▶ **Task prompt**:
Please output the lines shown below exactly as they appear.

▶ **Stored data**:
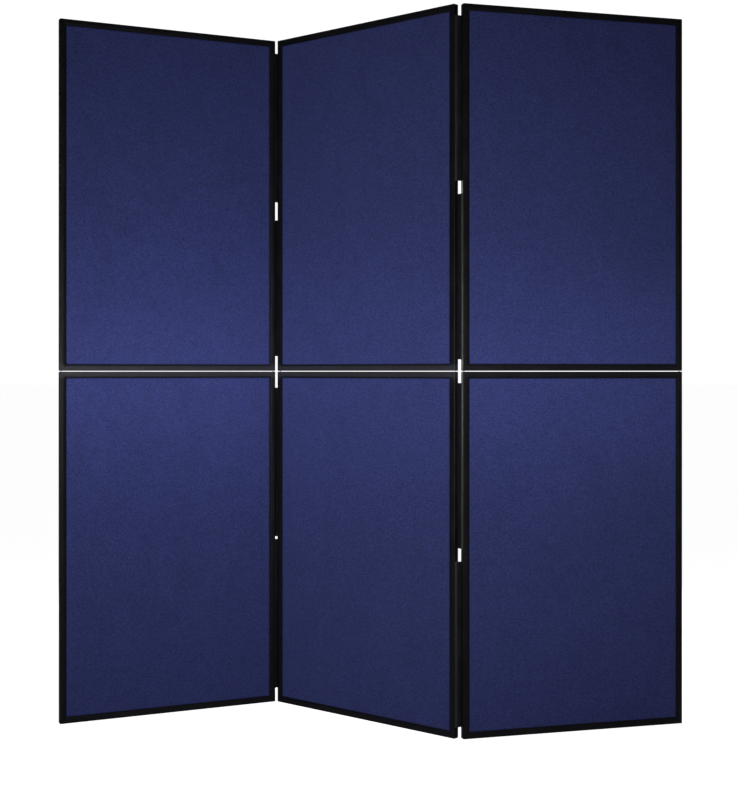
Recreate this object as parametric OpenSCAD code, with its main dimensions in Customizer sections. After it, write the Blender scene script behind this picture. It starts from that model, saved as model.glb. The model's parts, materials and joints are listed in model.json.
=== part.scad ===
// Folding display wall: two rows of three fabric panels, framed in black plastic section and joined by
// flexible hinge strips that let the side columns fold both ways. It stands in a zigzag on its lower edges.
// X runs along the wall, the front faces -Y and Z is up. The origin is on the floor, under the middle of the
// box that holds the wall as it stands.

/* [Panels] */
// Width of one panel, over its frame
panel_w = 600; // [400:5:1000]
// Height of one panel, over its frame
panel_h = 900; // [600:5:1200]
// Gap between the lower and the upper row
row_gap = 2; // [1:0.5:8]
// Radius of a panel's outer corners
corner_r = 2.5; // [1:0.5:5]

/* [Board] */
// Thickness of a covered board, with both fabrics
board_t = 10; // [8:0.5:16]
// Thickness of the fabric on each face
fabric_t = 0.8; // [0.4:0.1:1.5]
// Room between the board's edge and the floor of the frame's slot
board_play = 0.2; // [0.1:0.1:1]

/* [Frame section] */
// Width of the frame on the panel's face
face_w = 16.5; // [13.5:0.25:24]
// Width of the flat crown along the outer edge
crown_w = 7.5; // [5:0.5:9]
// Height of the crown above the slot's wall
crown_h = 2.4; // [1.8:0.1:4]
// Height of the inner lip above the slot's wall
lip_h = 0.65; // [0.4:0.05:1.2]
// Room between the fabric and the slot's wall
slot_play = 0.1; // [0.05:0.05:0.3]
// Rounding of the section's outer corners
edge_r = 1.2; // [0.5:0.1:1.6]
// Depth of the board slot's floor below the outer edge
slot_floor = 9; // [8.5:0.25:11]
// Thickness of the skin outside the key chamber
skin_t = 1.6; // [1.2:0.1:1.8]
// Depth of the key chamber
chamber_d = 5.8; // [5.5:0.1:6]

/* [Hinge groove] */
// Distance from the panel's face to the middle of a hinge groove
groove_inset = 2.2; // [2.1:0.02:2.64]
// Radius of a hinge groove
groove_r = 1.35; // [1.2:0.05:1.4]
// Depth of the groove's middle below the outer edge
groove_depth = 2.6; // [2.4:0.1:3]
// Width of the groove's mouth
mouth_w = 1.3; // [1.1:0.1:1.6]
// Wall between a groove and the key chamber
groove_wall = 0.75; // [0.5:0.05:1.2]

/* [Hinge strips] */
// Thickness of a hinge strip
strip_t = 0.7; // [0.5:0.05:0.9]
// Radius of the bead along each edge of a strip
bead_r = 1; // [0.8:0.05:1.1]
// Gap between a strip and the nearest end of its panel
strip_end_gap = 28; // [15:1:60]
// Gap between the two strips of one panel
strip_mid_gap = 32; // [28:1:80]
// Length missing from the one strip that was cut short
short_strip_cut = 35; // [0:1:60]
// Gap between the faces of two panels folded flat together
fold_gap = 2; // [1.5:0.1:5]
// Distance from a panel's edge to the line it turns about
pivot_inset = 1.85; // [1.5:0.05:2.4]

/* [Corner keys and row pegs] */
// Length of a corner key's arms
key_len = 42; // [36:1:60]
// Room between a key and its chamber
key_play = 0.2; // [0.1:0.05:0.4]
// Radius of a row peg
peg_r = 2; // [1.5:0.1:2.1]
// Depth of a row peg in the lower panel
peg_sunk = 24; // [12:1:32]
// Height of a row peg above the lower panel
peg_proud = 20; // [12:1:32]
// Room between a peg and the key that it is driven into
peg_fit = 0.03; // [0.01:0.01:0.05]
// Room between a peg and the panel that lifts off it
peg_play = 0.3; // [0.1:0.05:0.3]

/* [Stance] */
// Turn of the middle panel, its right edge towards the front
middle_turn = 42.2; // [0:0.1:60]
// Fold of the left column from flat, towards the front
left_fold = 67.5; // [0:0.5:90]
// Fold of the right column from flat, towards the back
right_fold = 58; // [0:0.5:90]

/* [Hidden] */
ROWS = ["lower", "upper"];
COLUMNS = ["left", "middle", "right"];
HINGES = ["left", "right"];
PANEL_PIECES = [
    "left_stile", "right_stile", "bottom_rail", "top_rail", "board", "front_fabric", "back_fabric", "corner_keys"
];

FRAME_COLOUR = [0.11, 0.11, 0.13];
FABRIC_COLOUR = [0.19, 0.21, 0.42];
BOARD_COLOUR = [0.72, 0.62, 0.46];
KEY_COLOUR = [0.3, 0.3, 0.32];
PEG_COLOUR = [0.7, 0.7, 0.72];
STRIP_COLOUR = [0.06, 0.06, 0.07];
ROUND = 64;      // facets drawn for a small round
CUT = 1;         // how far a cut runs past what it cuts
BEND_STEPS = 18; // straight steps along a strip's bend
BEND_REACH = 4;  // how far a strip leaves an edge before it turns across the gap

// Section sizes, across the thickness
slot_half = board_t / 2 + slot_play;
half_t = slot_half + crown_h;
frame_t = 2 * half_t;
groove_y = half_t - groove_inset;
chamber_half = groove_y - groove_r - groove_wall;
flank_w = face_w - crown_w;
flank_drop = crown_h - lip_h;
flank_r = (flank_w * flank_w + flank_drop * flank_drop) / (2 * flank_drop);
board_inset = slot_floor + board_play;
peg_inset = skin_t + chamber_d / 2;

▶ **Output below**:
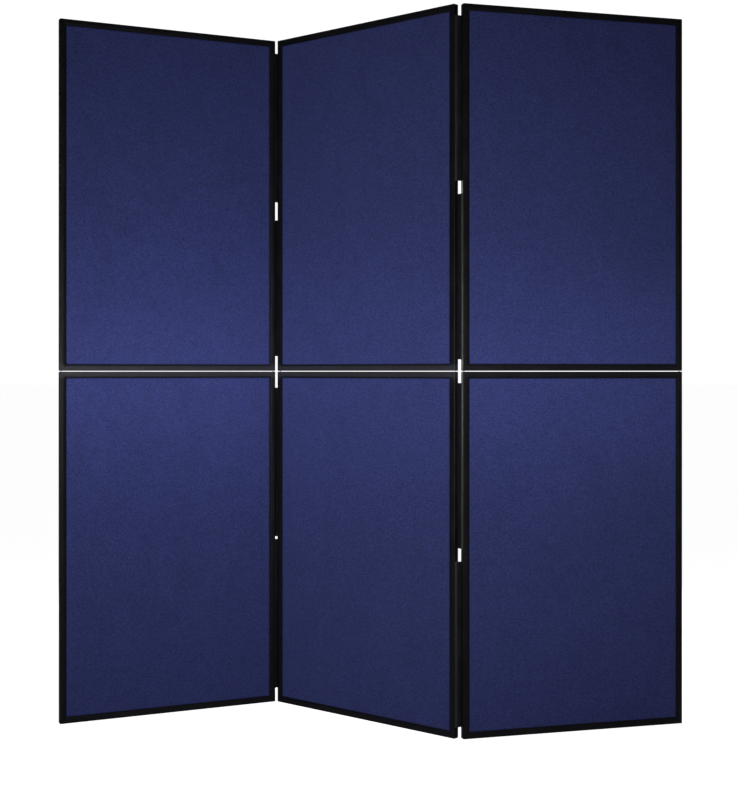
Recreate this object as parametric OpenSCAD code, with its main dimensions in Customizer sections. After it, write the Blender scene script behind this picture. It starts from that model, saved as model.glb. The model's parts, materials and joints are listed in model.json.
=== part.scad ===
// Folding display wall: two rows of three fabric panels, framed in black plastic section and joined by
// flexible hinge strips that let the side columns fold both ways. It stands in a zigzag on its lower edges.
// X runs along the wall, the front faces -Y and Z is up. The origin is on the floor, under the middle of the
// box that holds the wall as it stands.

/* [Panels] */
// Width of one panel, over its frame
panel_w = 600; // [400:5:1000]
// Height of one panel, over its frame
panel_h = 900; // [600:5:1200]
// Gap between the lower and the upper row
row_gap = 2; // [1:0.5:8]
// Radius of a panel's outer corners
corner_r = 2.5; // [1:0.5:5]

/* [Board] */
// Thickness of a covered board, with both fabrics
board_t = 10; // [8:0.5:16]
// Thickness of the fabric on each face
fabric_t = 0.8; // [0.4:0.1:1.5]
// Room between the board's edge and the floor of the frame's slot
board_play = 0.2; // [0.1:0.1:1]

/* [Frame section] */
// Width of the frame on the panel's face
face_w = 16.5; // [13.5:0.25:24]
// Width of the flat crown along the outer edge
crown_w = 7.5; // [5:0.5:9]
// Height of the crown above the slot's wall
crown_h = 2.4; // [1.8:0.1:4]
// Height of the inner lip above the slot's wall
lip_h = 0.65; // [0.4:0.05:1.2]
// Room between the fabric and the slot's wall
slot_play = 0.1; // [0.05:0.05:0.3]
// Rounding of the section's outer corners
edge_r = 1.2; // [0.5:0.1:1.6]
// Depth of the board slot's floor below the outer edge
slot_floor = 9; // [8.5:0.25:11]
// Thickness of the skin outside the key chamber
skin_t = 1.6; // [1.2:0.1:1.8]
// Depth of the key chamber
chamber_d = 5.8; // [5.5:0.1:6]

/* [Hinge groove] */
// Distance from the panel's face to the middle of a hinge groove
groove_inset = 2.2; // [2.1:0.02:2.64]
// Radius of a hinge groove
groove_r = 1.35; // [1.2:0.05:1.4]
// Depth of the groove's middle below the outer edge
groove_depth = 2.6; // [2.4:0.1:3]
// Width of the groove's mouth
mouth_w = 1.3; // [1.1:0.1:1.6]
// Wall between a groove and the key chamber
groove_wall = 0.75; // [0.5:0.05:1.2]

/* [Hinge strips] */
// Thickness of a hinge strip
strip_t = 0.7; // [0.5:0.05:0.9]
// Radius of the bead along each edge of a strip
bead_r = 1; // [0.8:0.05:1.1]
// Gap between a strip and the nearest end of its panel
strip_end_gap = 28; // [15:1:60]
// Gap between the two strips of one panel
strip_mid_gap = 32; // [28:1:80]
// Length missing from the one strip that was cut short
short_strip_cut = 35; // [0:1:60]
// Gap between the faces of two panels folded flat together
fold_gap = 2; // [1.5:0.1:5]
// Distance from a panel's edge to the line it turns about
pivot_inset = 1.85; // [1.5:0.05:2.4]

/* [Corner keys and row pegs] */
// Length of a corner key's arms
key_len = 42; // [36:1:60]
// Room between a key and its chamber
key_play = 0.2; // [0.1:0.05:0.4]
// Radius of a row peg
peg_r = 2; // [1.5:0.1:2.1]
// Depth of a row peg in the lower panel
peg_sunk = 24; // [12:1:32]
// Height of a row peg above the lower panel
peg_proud = 20; // [12:1:32]
// Room between a peg and the key that it is driven into
peg_fit = 0.03; // [0.01:0.01:0.05]
// Room between a peg and the panel that lifts off it
peg_play = 0.3; // [0.1:0.05:0.3]

/* [Stance] */
// Turn of the middle panel, its right edge towards the front
middle_turn = 42.2; // [0:0.1:60]
// Fold of the left column from flat, towards the front
left_fold = 67.5; // [0:0.5:90]
// Fold of the right column from flat, towards the back
right_fold = 58; // [0:0.5:90]

/* [Hidden] */
ROWS = ["lower", "upper"];
COLUMNS = ["left", "middle", "right"];
HINGES = ["left", "right"];
PANEL_PIECES = [
    "left_stile", "right_stile", "bottom_rail", "top_rail", "board", "front_fabric", "back_fabric", "corner_keys"
];

FRAME_COLOUR = [0.11, 0.11, 0.13];
FABRIC_COLOUR = [0.19, 0.21, 0.42];
BOARD_COLOUR = [0.72, 0.62, 0.46];
KEY_COLOUR = [0.3, 0.3, 0.32];
PEG_COLOUR = [0.7, 0.7, 0.72];
STRIP_COLOUR = [0.06, 0.06, 0.07];
ROUND = 64;      // facets drawn for a small round
CUT = 1;         // how far a cut runs past what it cuts
BEND_STEPS = 18; // straight steps along a strip's bend
BEND_REACH = 4;  // how far a strip leaves an edge before it turns across the gap

// Section sizes, across the thickness
slot_half = board_t / 2 + slot_play;
half_t = slot_half + crown_h;
frame_t = 2 * half_t;
groove_y = half_t - groove_inset;
chamber_half = groove_y - groove_r - groove_wall;
flank_w = face_w - crown_w;
flank_drop = crown_h - lip_h;
flank_r = (flank_w * flank_w + flank_drop * flank_drop) / (2 * flank_drop);
board_inset = slot_floor + board_play;
peg_inset = skin_t + chamber_d / 2;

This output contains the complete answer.